Sunday, July 16, 2017

Well, Life happened...

I found out only days after my last post that Jerry is a lying, cheating, disgusting person. He has been cheating on me since the day we met. He told me when we met that he had been separated from his then wife for 7 years. He was a police officer, why would I think he was lying? Nearly 20 years later and I find out he was never separated from his 1st wife. Ever. He rolled out of bed with her the morning he moved in with me. He had convinced me for nearly 20 years that his ex was a cheater and a liar. Come to find out, he is. Those trips I posted about in the last entry, he went to Texas to sleep with his girlfriend of 10 years. Yes, 10 years. Every business trip, every trip I've ever taken, every late night at work and most days he was supposed to be working he was out sleeping with other women. He doesn't regret it at all. He is spreading STDs. He is a vile person, and I feel like calling him a person is horrible put down to all other people.
He cut me and the boys off from all money. Going so far as to take me off the credit cards AND then go into my car, in my wallet and remove the cards without telling me.
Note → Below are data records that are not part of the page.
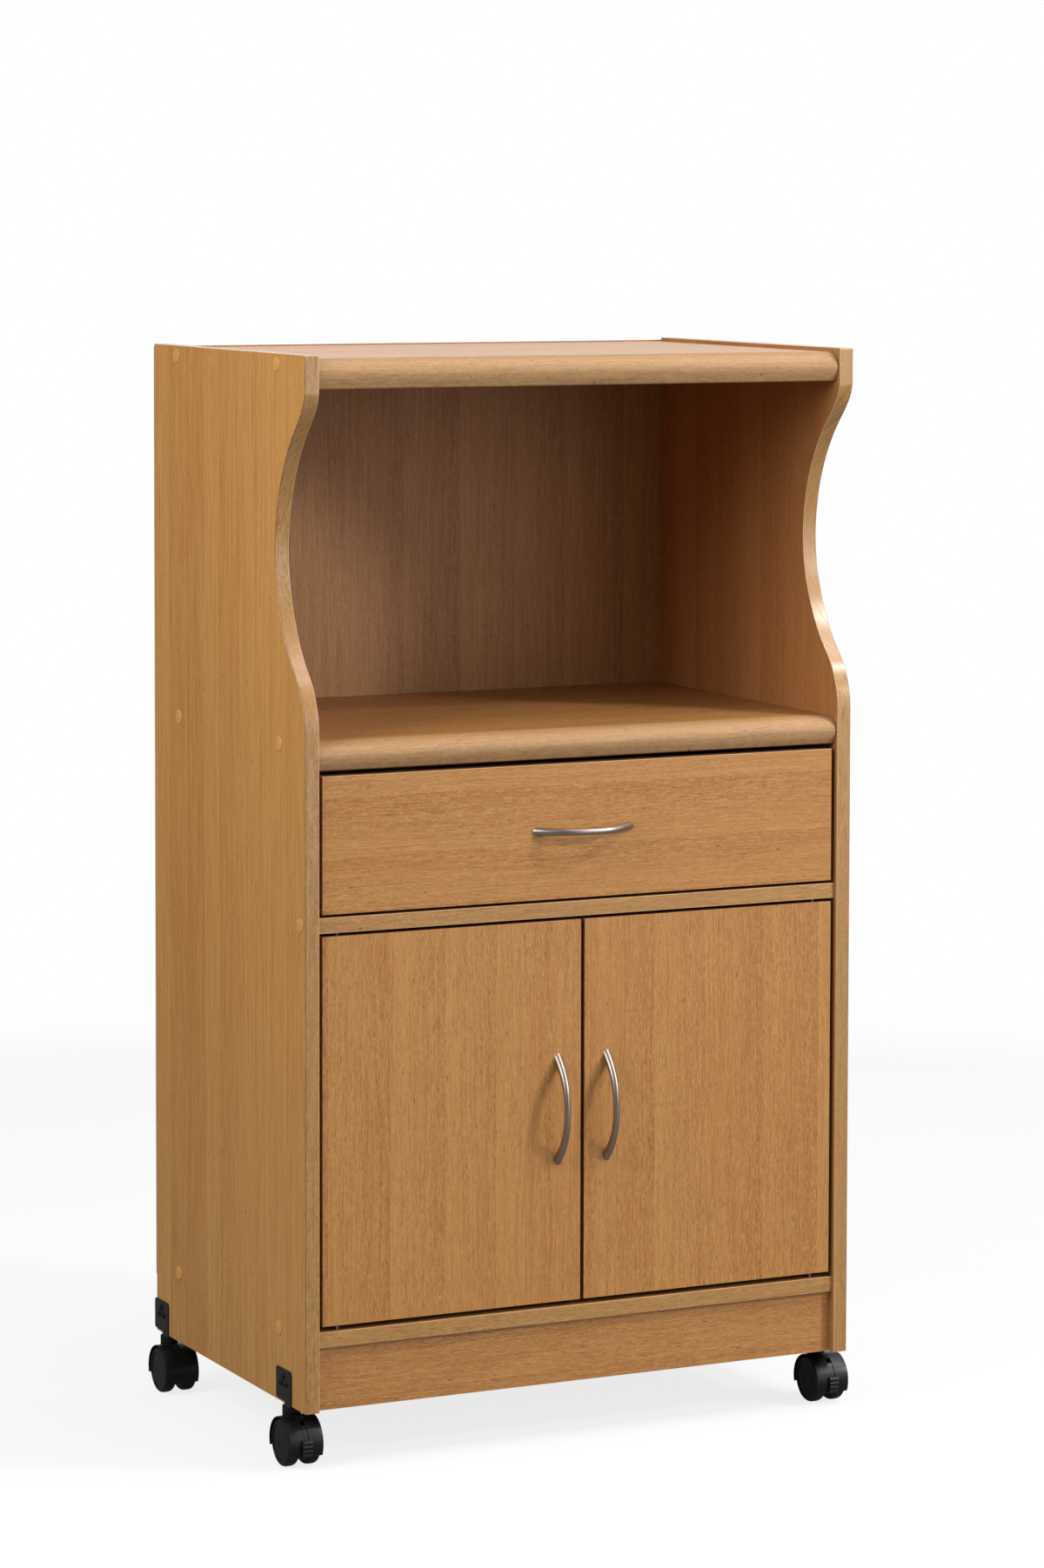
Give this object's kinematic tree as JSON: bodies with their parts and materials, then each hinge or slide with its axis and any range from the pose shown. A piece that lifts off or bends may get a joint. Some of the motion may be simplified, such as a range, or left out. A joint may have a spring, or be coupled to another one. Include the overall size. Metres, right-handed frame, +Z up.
{
  "type": "microwave cart",
  "caption": "Tall wood-look kitchen cart with an open appliance bay under a top board, a drawer, a two-door cupboard with a shelf and swivel casters.",
  "frame": {"origin": "on the floor, at the middle of the footprint of the whole cart, handles included", "axes": "+Z up, front looks along -Y, +X to the right as seen from the front"},
  "size_m": [0.637, 0.4214, 1.108],
  "materials": {
    "beech_laminate": "satin beech-look foil",
    "beech_nosing": "satin beech-look foil wrapped round a rounded rail",
    "drawer_board": "satin foil",
    "hardboard": "printed brown face, plain board behind",
    "satin_nickel": "satin nickel plate",
    "zinc_plate": "bright zinc plate",
    "white_steel": "powder coat",
    "nylon": "moulded nylon",
    "black_steel": "black powder coat",
    "black_plastic": "moulded, fine grain",
    "black_tread": "moulded nylon wheel"
  },
  "bodies": {
    "cabinet": {"left_side_panel": "beech_laminate", "right_side_panel": "beech_laminate", "top_panel": "beech_laminate", "top_nosing": "beech_nosing", "microwave_shelf": "beech_laminate", "shelf_nosing": "beech_nosing", "divider_rail": "beech_laminate", "bottom_panel": "beech_laminate", "toe_kick": "beech_laminate", "back_panel": "hardboard", "inner_shelf": "beech_laminate", "shelf_peg_left_front": "zinc_plate", "shelf_peg_left_rear": "zinc_plate", "shelf_peg_right_front": "zinc_plate", "shelf_peg_right_rear": "zinc_plate", "cabinet_runner_left": "white_steel", "cabinet_runner_right": "white_steel", "door_pivot_pin_left_upper": "zinc_plate", "door_pivot_pin_left_lower": "zinc_plate", "door_pivot_pin_right_upper": "zinc_plate", "door_pivot_pin_right_lower": "zinc_plate", "magnetic_catch": "black_plastic", "caster_bracket_front_left": "black_steel", "caster_bracket_front_right": "black_steel", "caster_bracket_rear_left": "black_steel", "caster_bracket_rear_right": "black_steel"},
    "drawer": {"drawer_front": "beech_laminate", "drawer_side_left": "drawer_board", "drawer_side_right": "drawer_board", "drawer_back": "drawer_board", "drawer_bottom": "hardboard", "drawer_handle": "satin_nickel", "drawer_runner_left": "white_steel", "drawer_runner_right": "white_steel"},
    "runner_roller_front_left": {"runner_roller_front_left": "nylon"},
    "runner_roller_rear_left": {"runner_roller_rear_left": "nylon"},
    "runner_roller_front_right": {"runner_roller_front_right": "nylon"},
    "runner_roller_rear_right": {"runner_roller_rear_right": "nylon"},
    "door_left": {"door_left": "beech_laminate", "door_handle_left": "satin_nickel"},
    "door_right": {"door_right": "beech_laminate", "door_handle_right": "satin_nickel"},
    "caster_front_left": {"caster_hood_front_left": "black_plastic", "caster_axle_front_left": "zinc_plate"},
    "wheel_front_left_outer": {"wheel_front_left_outer": "black_tread"},
    "wheel_front_left_inner": {"wheel_front_left_inner": "black_tread"},
    "brake_pedal_front_left": {"brake_pedal_front_left": "black_plastic"},
    "caster_front_right": {"caster_hood_front_right": "black_plastic", "caster_axle_front_right": "zinc_plate"},
    "wheel_front_right_outer": {"wheel_front_right_outer": "black_tread"},
    "wheel_front_right_inner": {"wheel_front_right_inner": "black_tread"},
    "brake_pedal_front_right": {"brake_pedal_front_right": "black_plastic"},
    "caster_rear_left": {"caster_hood_rear_left": "black_plastic", "caster_axle_rear_left": "zinc_plate"},
    "wheel_rear_left_outer": {"wheel_rear_left_outer": "black_tread"},
    "wheel_rear_left_inner": {"wheel_rear_left_inner": "black_tread"},
    "caster_rear_right": {"caster_hood_rear_right": "black_plastic", "caster_axle_rear_right": "zinc_plate"},
    "wheel_rear_right_outer": {"wheel_rear_right_outer": "black_tread"},
    "wheel_rear_right_inner": {"wheel_rear_right_inner": "black_tread"}
  },
  "joints": [
    {"name": "drawer_slide", "type": "slide", "parent": "cabinet", "child": "drawer", "axis": [0, -1, 0], "range_m": [0, 0.26]},
    {"name": "runner_roller_front_left_spin", "type": "hinge", "parent": "cabinet", "child": "runner_roller_front_left", "pos_m": [-0.2849, -0.15525, 0.5712], "axis": [1, 0, 0], "range_deg": [-20, 1800]},
    {"name": "runner_roller_rear_left_spin", "type": "hinge", "parent": "drawer", "child": "runner_roller_rear_left", "pos_m": [-0.2849, 0.16875, 0.5708], "axis": [1, 0, 0], "range_deg": [-20, 1800]},
    {"name": "runner_roller_front_right_spin", "type": "hinge", "parent": "cabinet", "child": "runner_roller_front_right", "pos_m": [0.2849, -0.15525, 0.5712], "axis": [1, 0, 0], "range_deg": [-20, 1800]},
    {"name": "runner_roller_rear_right_spin", "type": "hinge", "parent": "drawer", "child": "runner_roller_rear_right", "pos_m": [0.2849, 0.16875, 0.5708], "axis": [1, 0, 0], "range_deg": [-20, 1800]},
    {"name": "door_left_hinge", "type": "hinge", "parent": "cabinet", "child": "door_left", "pos_m": [-0.2689, -0.17795, 0.3397], "axis": [0, 0, -1], "range_deg": [0, 125]},
    {"name": "door_right_hinge", "type": "hinge", "parent": "cabinet", "child": "door_right", "pos_m": [0.2689, -0.17795, 0.3397], "axis": [0, 0, 1], "range_deg": [0, 125]},
    {"name": "caster_front_left_swivel", "type": "hinge", "parent": "cabinet", "child": "caster_front_left", "pos_m": [-0.3, -0.13725, 0.052], "axis": [0, 0, 1], "continuous": true},
    {"name": "wheel_front_left_outer_spin", "type": "hinge", "parent": "caster_front_left", "child": "wheel_front_left_outer", "pos_m": [-0.31145, -0.14925, 0.024], "axis": [1, 0, 0], "continuous": true},
    {"name": "wheel_front_left_inner_spin", "type": "hinge", "parent": "caster_front_left", "child": "wheel_front_left_inner", "pos_m": [-0.28855, -0.14925, 0.024], "axis": [1, 0, 0], "continuous": true},
    {"name": "brake_pedal_front_left_tip", "type": "hinge", "parent": "caster_front_left", "child": "brake_pedal_front_left", "pos_m": [-0.3, -0.16578, 0.04112], "axis": [-1, 0, 0], "range_deg": [0, 15]},
    {"name": "caster_front_right_swivel", "type": "hinge", "parent": "cabinet", "child": "caster_front_right", "pos_m": [0.3, -0.13725, 0.052], "axis": [0, 0, 1], "continuous": true},
    {"name": "wheel_front_right_outer_spin", "type": "hinge", "parent": "caster_front_right", "child": "wheel_front_right_outer", "pos_m": [0.31145, -0.14925, 0.024], "axis": [1, 0, 0], "continuous": true},
    {"name": "wheel_front_right_inner_spin", "type": "hinge", "parent": "caster_front_right", "child": "wheel_front_right_inner", "pos_m": [0.28855, -0.14925, 0.024], "axis": [1, 0, 0], "continuous": true},
    {"name": "brake_pedal_front_right_tip", "type": "hinge", "parent": "caster_front_right", "child": "brake_pedal_front_right", "pos_m": [0.3, -0.16578, 0.04112], "axis": [-1, 0, 0], "range_deg": [0, 15]},
    {"name": "caster_rear_left_swivel", "type": "hinge", "parent": "cabinet", "child": "caster_rear_left", "pos_m": [-0.3, 0.19125, 0.052], "axis": [0, 0, 1], "continuous": true},
    {"name": "wheel_rear_left_outer_spin", "type": "hinge", "parent": "caster_rear_left", "child": "wheel_rear_left_outer", "pos_m": [-0.31145, 0.17925, 0.024], "axis": [1, 0, 0], "continuous": true},
    {"name": "wheel_rear_left_inner_spin", "type": "hinge", "parent": "caster_rear_left", "child": "wheel_rear_left_inner", "pos_m": [-0.28855, 0.17925, 0.024], "axis": [1, 0, 0], "continuous": true},
    {"name": "caster_rear_right_swivel", "type": "hinge", "parent": "cabinet", "child": "caster_rear_right", "pos_m": [0.3, 0.19125, 0.052], "axis": [0, 0, 1], "continuous": true},
    {"name": "wheel_rear_right_outer_spin", "type": "hinge", "parent": "caster_rear_right", "child": "wheel_rear_right_outer", "pos_m": [0.31145, 0.17925, 0.024], "axis": [1, 0, 0], "continuous": true},
    {"name": "wheel_rear_right_inner_spin", "type": "hinge", "parent": "caster_rear_right", "child": "wheel_rear_right_inner", "pos_m": [0.28855, 0.17925, 0.024], "axis": [1, 0, 0], "continuous": true}
  ],
  "couplings": [
    {"joint": "runner_roller_front_left_spin", "follows": "drawer_slide", "rad_per_m": 117.65},
    {"joint": "runner_roller_rear_left_spin", "follows": "drawer_slide", "rad_per_m": 117.65},
    {"joint": "runner_roller_front_right_spin", "follows": "drawer_slide", "rad_per_m": 117.65},
    {"joint": "runner_roller_rear_right_spin", "follows": "drawer_slide", "rad_per_m": 117.65}
  ]
}
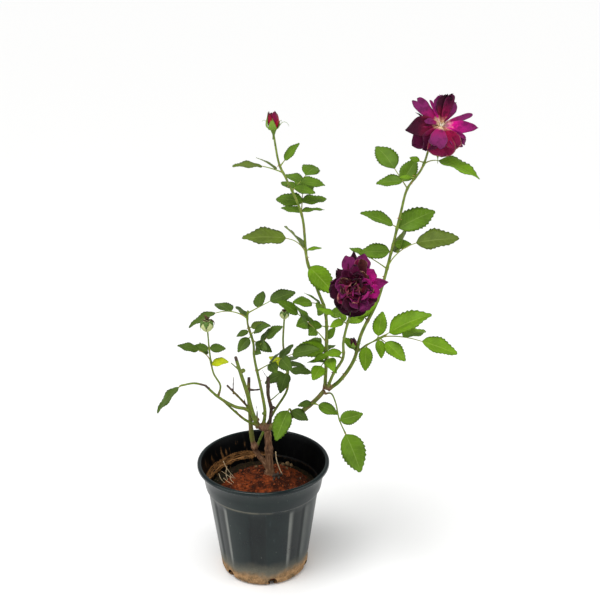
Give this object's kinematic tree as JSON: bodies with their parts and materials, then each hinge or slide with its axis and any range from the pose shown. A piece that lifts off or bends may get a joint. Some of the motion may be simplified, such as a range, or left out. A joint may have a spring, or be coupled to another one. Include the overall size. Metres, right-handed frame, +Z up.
{
  "type": "potted rose bush",
  "caption": "Patio rose in a round black nursery pot, with bare pruned stems, leafy canes, open plum blooms, a bud and round hips.",
  "frame": {"origin": "middle of the pot's flat underside", "axes": "+Z up, +X across the front towards the tall cane, +Y towards the back"},
  "size_m": [0.4547, 0.2252, 0.7184],
  "materials": {
    "pot": "satin",
    "soil": "matt",
    "bark": "matt",
    "green_cane": "satin",
    "dead_wood": "matt",
    "petal": "matt",
    "dark_petal": "matt",
    "bud": "satin",
    "hip": "satin",
    "leaf": "satin"
  },
  "bodies": {
    "root": {"pot": "pot", "soil": "soil", "trunk": "bark", "side_stem": "bark", "bough_right": "bark", "bough_left_low": "bark", "bough_back": "green_cane", "bough_left": "green_cane", "stub_green": "green_cane", "bough_centre": "green_cane", "cane_left": "green_cane", "cane_front": "green_cane", "cane_tall": "green_cane", "stub_dead": "dead_wood", "twig_dead": "dead_wood", "bloom_top": "petal", "bloom_front": "dark_petal", "bud": "bud", "hip_left": "hip", "hip_back": "hip", "foliage_left_low": "leaf", "foliage_left_mid": "leaf", "foliage_left_top": "leaf", "foliage_front": "leaf", "foliage_tall_low": "leaf", "foliage_tall_mid": "leaf", "foliage_tall_top": "leaf", "foliage_centre_low": "leaf", "foliage_centre_top": "leaf", "foliage_back": "leaf", "foliage_hip": "leaf", "foliage_right_spray": "leaf", "leaf_far_left": "leaf", "leaf_hanging": "leaf", "foliage_fork": "leaf", "leaf_drooping": "leaf"}
  },
  "joints": []
}
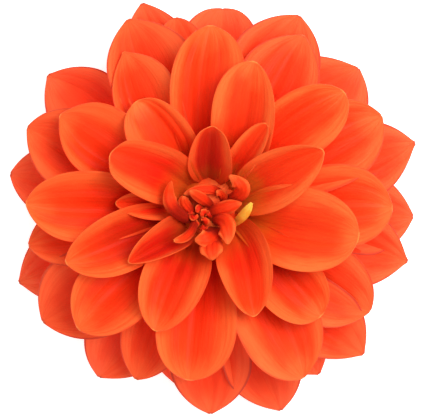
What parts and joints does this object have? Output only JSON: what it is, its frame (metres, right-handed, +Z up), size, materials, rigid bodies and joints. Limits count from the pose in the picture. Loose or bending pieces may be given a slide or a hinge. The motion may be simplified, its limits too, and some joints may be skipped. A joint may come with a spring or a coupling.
{
  "type": "dahlia flower head",
  "caption": "Decorative dahlia flower head with layered, cupped orange-red ray florets, picked with a short stem and resting face up.",
  "frame": {"origin": "on the surface that the head rests on, under the middle of the head's outline", "axes": "+Z up out of the flower's face, +Y towards the top of the picture, +X to its right"},
  "size_m": [0.1242, 0.1261, 0.0471],
  "materials": {
    "ray_florets": "soft satin petal, redder towards the base, lighter orange at the margin",
    "centre_florets": "soft satin petal, deep red in the folds",
    "yellow_floret": "soft satin petal",
    "inner_bracts": "thin, papery, dull",
    "stem_and_bracts": "fleshy green, slightly waxy"
  },
  "bodies": {
    "root": {"ray_florets": "ray_florets", "centre_florets": "centre_florets", "yellow_floret": "yellow_floret", "inner_bracts": "inner_bracts", "stem_and_bracts": "stem_and_bracts"}
  },
  "joints": []
}
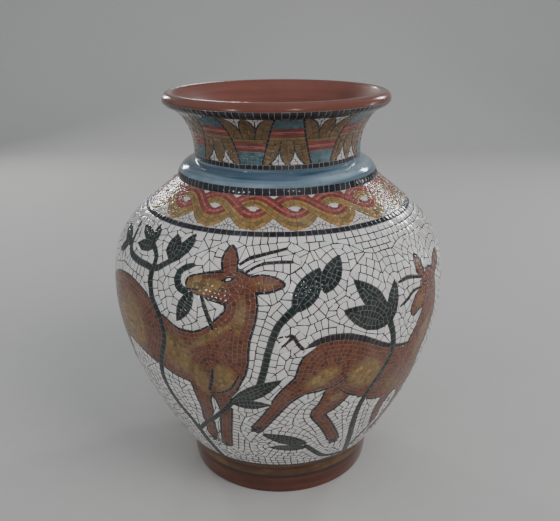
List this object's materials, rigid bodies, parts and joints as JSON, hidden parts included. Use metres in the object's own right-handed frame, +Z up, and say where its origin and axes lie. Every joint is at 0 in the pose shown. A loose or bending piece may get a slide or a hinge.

He refused to leave the house and also refused to stop touching me. I would go to bed because I have to work and he would wait until I was sleeping and come in and start touching me. I told him repeatedly to stop touching me in any way and he wouldn't. So I moved out into a 2 bedroom apartment with the boys. We hate it but we are happier than ever without having to deal with him and his rages all the time.
Our sex life has amounted to nothing more than rape for the last several years. I gave in to protect the boys. If he didn't get sex when he wanted it he would go into absolute rages with the boys, slamming doors, screaming and hitting them. I wrote it off as PTSD, and no, that wasn't ok but at least it was just me having to sacrifice myself and my boys were ok. He has truly revealed how narcissistic he is. Saying I could have changed and improved the marriage. He asked me to marry him again and renew our vows...Why the hell would I do that, those vows that meant something to me obviously meant absolutely nothing to him.
He removed me from access to our home camera system before I said I wanted a divorce. He removed me from the alarm system before I moved out. He removed me and the boys from access to the house (digital lock) and still the boys have no access.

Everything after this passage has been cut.